Il est temps de m'en retourner. La gare est là tout près, le train dans dix minutes. Une heure seulement pour rebrousser chemin sur roues électriques...

mercredi 9 mai 2012

The world before me

[...] Light-hearted I take to the open road,
Healthy, free, the world before me,
The long brown path before me leading wherever I choose.

 
Henceforth I ask not good-fortune, I myself am good-fortune,
Henceforth I whimper no more, postpone no more, need nothing,
Done with indoor complaints, libraries, querulous criticisms,
Strong and content I travel the open road.

Walt Whitman, Leaves of Grass (1855) "Song of the Open Road"

lundi 7 mai 2012

De la lenteur comme pierre de touche

Extrait de l'article "Vélocipède" du Grand dictionnaire universel du XIXe siècle (1876), Pierre Larousse. 

"Un bon veloceman est aussi à l'aise sur sa monture qu'un écuyer du cirque sur son cheval favori.
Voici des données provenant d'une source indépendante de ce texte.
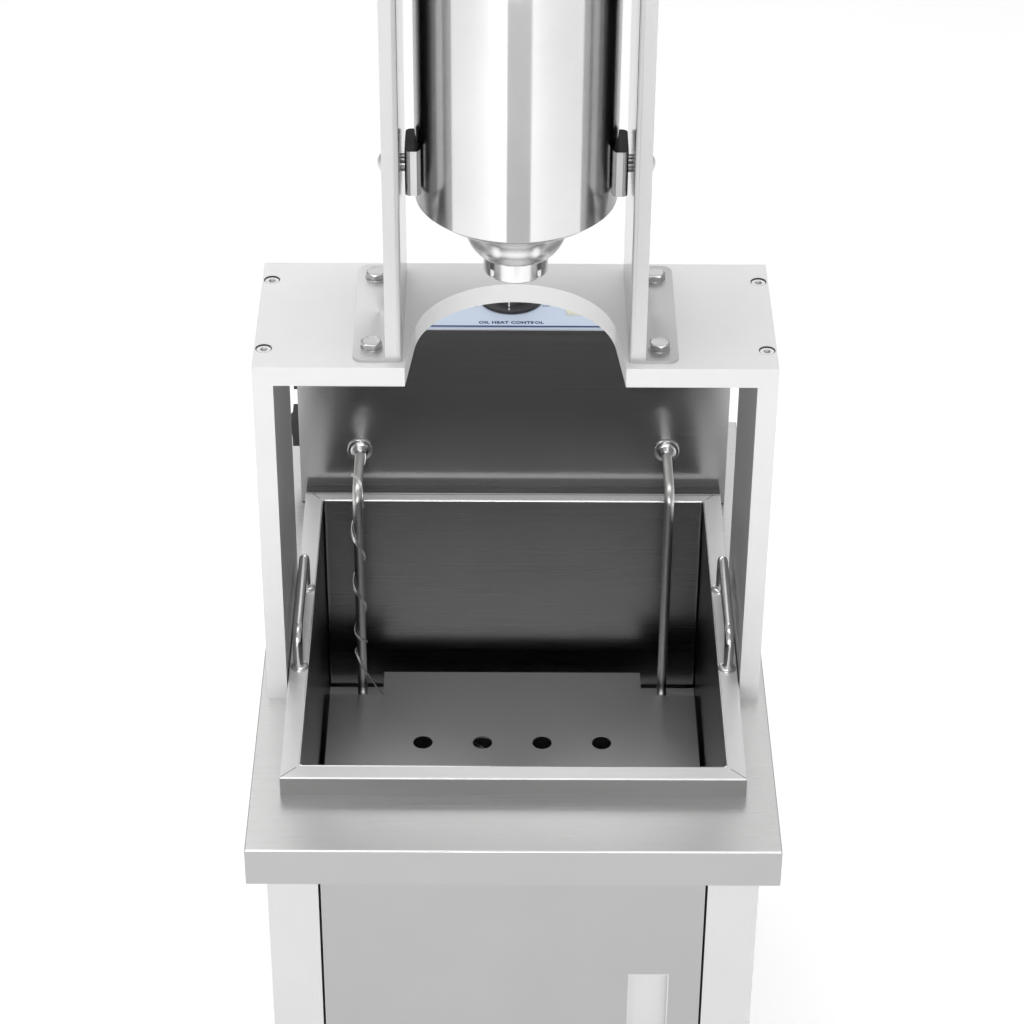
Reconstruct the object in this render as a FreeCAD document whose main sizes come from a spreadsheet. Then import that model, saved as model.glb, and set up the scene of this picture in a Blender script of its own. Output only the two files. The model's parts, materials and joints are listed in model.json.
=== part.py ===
import FreeCAD, Part

import math
import os
import re

import Sketcher

# A floor-standing donut and churro maker: a steel cabinet with a fryer tank in its worktop, a
# control head behind the tank, and an aluminium bridge over it. The bridge carries two uprights
# that hold a tilting dough cylinder and, above it, a rack-and-pinion press turned by a crank.
# X is to the right, Y to the back and Z up. The origin is on the floor under the box's centre.

Vector = FreeCAD.Vector
Rotation = FreeCAD.Rotation
Placement = FreeCAD.Placement

SIZES = {
    # cabinet
    "worktop_width": 485.0,
    "worktop_depth": 700.0,
    "worktop_height": 640.0,
    "worktop_lip": 40.0,
    "worktop_sheet": 1.5,
    "opening_width": 402.0,
    "opening_depth": 435.0,
    "cabinet_width": 450.0,
    "post_width": 46.5,
    "post_depth": 40.0,
    "post_setback": 18.0,
    "post_bottom": 70.0,
    "post_wall": 1.5,
    "post_foot_plate": 3.0,
    "panel_sheet": 1.2,
    "panel_return": 15.0,
    "panel_bottom": 80.0,
    "subframe_height": 30.0,
    "subframe_width": 20.0,
    "foot_pad_radius": 22.0,
    "foot_pad_height": 12.0,
    "foot_stem_radius": 5.0,
    "door_gap": 2.0,
    "door_thickness": 18.0,
    "door_sheet": 1.2,
    "door_bottom": 104.0,
    "door_top": 598.0,
    "hinge_inset": 5.0,
    "hinge_radius": 2.5,
    "hinge_fit": 0.1,
    "pull_width": 110.0,
    "pull_height": 38.0,
    "pull_depth": 14.0,
    "pull_drop": 126.0,
    # bridge and uprights
    "bridge_width": 469.0,
    "bridge_depth": 182.0,
    "bridge_height": 375.0,
    "bridge_plate": 19.5,
    "bridge_side": 18.5,
    "bridge_y": -39.5,
    "arch_mouth": 98.5,
    "arch_radius": 92.0,
    "arch_centre": 52.5,
    "cap_screw_x": 225.5,
    "cap_screw_y": 59.5,
    "cap_head_radius": 6.5,
    "cap_head_height": 8.0,
    "socket_depth": 3.0,
    "cap_shank_radius": 4.0,
    "counterbore_radius": 7.5,
    "counterbore_depth": 9.0,
    "base_screw_x": 219.5,
    "upright_inner": 100.8,
    "upright_sheet": 3.0,
    "upright_foot": 44.7,
    "upright_depth": 165.0,
    "upright_flange": 15.0,
    "upright_bend": 4.5,
    "upright_height": 530.0,
    "upright_bolt_x": 129.0,
    "upright_bolt_y": 60.5,
    "bolt_radius": 5.0,
    "bolt_across_flats": 17.0,
    "bolt_head": 5.6,
    "bolt_length": 18.0,
    "washer_radius": 10.0,
    "washer_sheet": 0.8,
    # dough cylinder, measured from the trunnion axis
    "trunnion_height": 157.0,
    "cylinder_radius": 90.0,
    "cylinder_wall": 2.0,
    "cylinder_bottom": 29.0,
    "cylinder_top": 227.0,
    "bead_radius": 92.5,
    "bead_height": 5.0,
    "funnel_lip": 4.0,
    "funnel_drop": 58.7,
    "neck_radius": 25.0,
    "neck_bore": 22.0,
    "neck_bottom": 101.0,
    "nut_radius": 29.25,
    "nut_top": 88.0,
    "nut_bottom": 107.0,
    "nut_floor": 2.0,
    "nut_mouth": 20.0,
    "thread_fit": 0.06,
    "gasket_height": 1.0,
    "nozzle_height": 3.0,
    "star_points": 8,
    "star_outer": 11.0,
    "star_inner": 7.5,
    "lug_depth": 43.0,
    "lug_height": 44.0,
    "lug_round": 5.0,
    "lug_face": 98.0,
    "pin_radius": 8.0,
    "pin_fit": 0.08,
    "pin_head_radius": 12.0,
    "pin_head_height": 18.5,
    # press: crosshead, rack, piston and crank, measured from the shaft axis
    "shaft_height": 495.0,
    "shaft_y": 27.0,
    "shaft_radius": 8.0,
    "shaft_fit": 0.05,
    "crosshead_bottom": 49.0,
    "crosshead_top": 37.0,
    "crosshead_half_depth": 60.0,
    "housing_half_width": 30.0,
    "housing_front": 24.0,
    "housing_back": 56.0,
    "housing_wall": 7.0,
    "housing_top": 38.0,
    "cover_height": 4.0,
    "bush_radius": 11.0,
    "gear_module": 2.0,
    "gear_teeth": 18,
    "gear_half_width": 8.0,
    "gear_backlash": 0.12,
    "rack_half_width": 8.0,
    "rack_back": 9.0,
    "rack_bottom": 61.0,
    "rack_top": 323.0,
    "guide_fit": 0.15,
    "piston_radius": 87.6,
    "piston_height": 28.0,
    "seal_groove": 84.6,
    "seal_radius": 87.94,
    "crank_x": 128.0,
    "crank_thickness": 8.0,
    "crank_length": 140.0,
    "crank_half_width": 12.0,
    "crank_boss": 16.0,
    "crank_drop": 35.0,
    "grip_pin_radius": 5.0,
    "grip_radius": 14.0,
    "grip_start": 139.0,
    "grip_end": 234.0,
    # fryer tank, measured from the top of its rim
    "tank_y": -42.0,
    "rim_width": 430.0,
    "rim_depth": 461.0,
    "rim_height": 20.0,
    "rim_land": 18.0,
    "tank_sheet": 1.5,
    "tank_depth": 245.0,
    "well_round": 3.5,
    "handle_radius": 4.8,
    "handle_x": 206.0,
    "handle_pitch": 128.0,
    "handle_height": 42.0,
    "handle_bend": 14.0,
    "handle_y": -3.0,
    "guard_width": 384.0,
    "guard_front": 205.0,
    "guard_back": 182.0,
    "guard_notch": 144.0,
    "guard_shoulder": 136.0,
    "guard_depth": 202.0,
    "guard_sheet": 2.0,
    "guard_lip": 30.0,
    "guard_hole_radius": 10.0,
    "guard_hole_x": 61.5,
    "guard_hole_y": 65.0,
    "guard_hole_rows": 5,
    "guard_hole_pitch": 60.0,
    # control head, measured from its front wall and the worktop
    "head_y": 195.0,
    "head_width": 441.0,
    "head_depth": 115.0,
    "head_height": 212.0,
    "head_sheet": 1.5,
    "head_foot": 1.0,
    "hook_reach": 14.0,
    "hook_height": 20.4,
    "label_width": 360.0,
    "label_depth": 106.0,
    "label_front": 2.0,
    "label_sheet": 0.6,
    "dial_x": -3.0,
    "dial_y": 62.0,
    "dial_radius": 33.0,
    "dial_height": 20.0,
    "dial_shaft": 3.0,
    "lamp_x": 68.0,
    "lamp_y": 39.0,
    "lamp_width": 30.0,
    "lamp_depth": 22.0,
    "switch_y": 55.0,
    "switch_z": 60.0,
    "switch_length": 30.0,
    "switch_height": 33.0,
    "switch_proud": 10.0,
    "inlet_y": 55.0,
    "inlet_z": 118.0,
    "inlet_radius": 7.0,
    "cable_radius": 4.0,
    "rocker_radius": 11.4,
    "rocker_face": 7.5,
    "rocker_tilt": 8.0,
    "element_x": 158.0,
    "element_height": 67.0,
    "element_radius": 5.0,
    "element_reach": 78.0,
    "element_bend": 13.0,
    "element_level": 209.3,
    "element_front": 60.0,
    "element_pass": 52.0,
    "fitting_radius": 14.0,
    "fitting_collar": 11.0,
}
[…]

C'est comme un Centaure d'une nouvelle espèce. On en voit qui, sans crainte de perdre l'équilibre, jonglent des deux mains avec trois ou quatre balles ; d'autres qui jouent du violon ou de l'accordéon ; d'autres qui se tiennent debout sur la selle exiguë et même se dressent les pieds en l'air et les mains appuyées sur la barre du gouvernail, tandis que le vélocipède continue de rouler par la vitesse acquise. 

Un jour, après les luttes de vitesse, on imagina les courses de lenteur, comme fiche de consolation pour ceux qui ne parvenaient jamais à décrocher le moindre prix dans les premières. Il arriva ceci : que ce furent les lauréats de la vitesse qui gagnèrent encore les prix de lenteur. On croyait avoir voulu jouer à qui perd gagne, mais l'on s'était aperçu aussitôt qu'il faut beaucoup plus d'habileté pour conserver l'équilibre avec une allure de marche solennelle que pour exécuter une course de vent soufflant en tempête. L'extrême lenteur est la pierre d'achoppement du vélocipédiste ; elle est en même temps la pierre de touche de son art."